At that point, according to Calaway, the most recent discussion he had with WWE chairman Vince McMahon about the finish ended with The Undertaker beating Lesnar.
"We had gone back and forth depending on the day," Calaway said. "It changed very often, but it had been that way [with Lesnar losing] for about a week, and I showed up thinking I was going over. I found out about 1 p.m. that I wasn't. It is what it is."
Asked if he regrets how the streak ended now reflecting on it six years later, Calaway shook off such a concept.
"No, not really. I did my job," he said.
However, he does admit that -- ahead of the 2014 match -- he wondered whether Lesnar was the right choice to deliver such a shocking upset.
"Obviously, in Vince's mindset, if it's not Brock, then who?" Calaway said. "My biggest concern was I just wanted to make sure that [McMahon] was sure and that's what he wanted to do. I didn't feel like Brock needed it. Brock was already a huge star, and it wasn't going to help him one way or another.

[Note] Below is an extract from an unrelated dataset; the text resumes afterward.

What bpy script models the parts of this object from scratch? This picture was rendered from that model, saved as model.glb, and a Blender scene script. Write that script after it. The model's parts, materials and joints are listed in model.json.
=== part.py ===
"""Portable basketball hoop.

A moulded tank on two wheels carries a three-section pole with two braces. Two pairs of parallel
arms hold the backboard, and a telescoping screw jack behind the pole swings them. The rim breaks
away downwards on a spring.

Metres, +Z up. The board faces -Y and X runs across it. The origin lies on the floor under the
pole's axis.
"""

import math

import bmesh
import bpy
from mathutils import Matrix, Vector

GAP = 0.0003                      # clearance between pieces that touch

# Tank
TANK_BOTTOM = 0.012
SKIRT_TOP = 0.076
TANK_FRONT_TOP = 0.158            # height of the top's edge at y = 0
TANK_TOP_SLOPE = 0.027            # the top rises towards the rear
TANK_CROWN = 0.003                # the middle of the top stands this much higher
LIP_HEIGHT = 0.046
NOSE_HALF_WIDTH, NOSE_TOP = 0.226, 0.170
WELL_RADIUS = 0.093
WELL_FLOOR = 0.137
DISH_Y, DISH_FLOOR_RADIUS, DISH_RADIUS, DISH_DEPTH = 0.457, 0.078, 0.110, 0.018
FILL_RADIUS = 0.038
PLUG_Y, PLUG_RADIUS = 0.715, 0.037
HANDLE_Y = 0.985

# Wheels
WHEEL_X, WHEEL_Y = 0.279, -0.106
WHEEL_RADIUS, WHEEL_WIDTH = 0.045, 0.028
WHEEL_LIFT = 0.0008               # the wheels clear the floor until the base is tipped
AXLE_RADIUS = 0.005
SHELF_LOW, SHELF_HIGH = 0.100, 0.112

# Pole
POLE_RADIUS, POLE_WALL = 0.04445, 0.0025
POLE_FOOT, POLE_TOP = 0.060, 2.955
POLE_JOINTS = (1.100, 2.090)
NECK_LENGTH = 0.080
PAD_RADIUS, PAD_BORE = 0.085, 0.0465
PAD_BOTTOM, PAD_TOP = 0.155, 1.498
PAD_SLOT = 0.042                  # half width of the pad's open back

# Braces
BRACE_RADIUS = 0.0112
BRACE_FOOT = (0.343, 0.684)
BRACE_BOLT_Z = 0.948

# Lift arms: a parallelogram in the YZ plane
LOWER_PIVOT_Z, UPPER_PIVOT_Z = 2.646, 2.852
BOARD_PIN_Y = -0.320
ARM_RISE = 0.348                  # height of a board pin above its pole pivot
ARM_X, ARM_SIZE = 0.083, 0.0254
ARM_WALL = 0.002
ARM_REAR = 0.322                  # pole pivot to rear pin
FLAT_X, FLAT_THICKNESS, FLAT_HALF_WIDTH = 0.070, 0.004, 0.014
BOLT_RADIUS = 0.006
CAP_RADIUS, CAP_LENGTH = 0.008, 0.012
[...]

My only concern was there might have been someone down the line that could have benefitted from it more and that probably would've been Roman later on.
"That's with hindsight being 20/20. But if I was going to get beat by someone, Brock was a guy who had the credentials, I think, to do it and people would be like, 'Um, OK, s---, that's Brock Lesnar.' That was my biggest deal. I just wanted to make sure that's really what [McMahon] had wanted to do."
A professional through and through, Calaway's role as locker room leader and close relationship with McMahon left little doubt The Undertaker was going to do what was best for the company.
"Ultimately, the streak is one of the greatest accomplishments of my career and something I'll be synonymous with for my legacy. But at the end of the day, I'm going to do what Vince wants me to do," Calaway said. "He created The Undertaker. He gave me the opportunity. Could I have made a power play? Yeah, but seriously, what good was that going to do? What kind of precedent does that send? It just wouldn't have been right."
One thing Calaway does openly lament is how much his untimely concussion -- he remains unable to pinpoint when it took place in the match -- robbed from the match fulfilling its potential on an already loaded card which remains in the discussion for best WrestleMania in history.
"I just wish I would have had my wits about me so the match would have been a little better and I could have put a little more emotion into it to make it a little bit more special," Calaway said. "There's nothing I could do about getting a concussion. That's business and that's the way I look at things."
According to Calaway, the last episode of the docuseries has yet to be filmed and taping is ongoing. So what's the perfect way to cap a 30-year career as, quite possibly, the WWE's most beloved and unique character?
"Right now, I don't know. Obviously, I want to go out with a match on the big stage with a performance that you will think, 'That is The Undertaker that I have known and have watched for 30 years,'" Calaway said. "I just want to be at that level so people can say, 'Why on earth are you retiring? Why are you retiring when there is so much left in the tank?'
"I think that match is still in me, and I think I can deliver it. I think once that match is there, I think I can walk away and be happy.
"This doc has really changed my perspective on a lot of things. It's a personal thing, I don't think I have anything left to prove to anyone. This is an internal thing and, in my mind, I've envisioned my exit and I'm just trying to find that exit."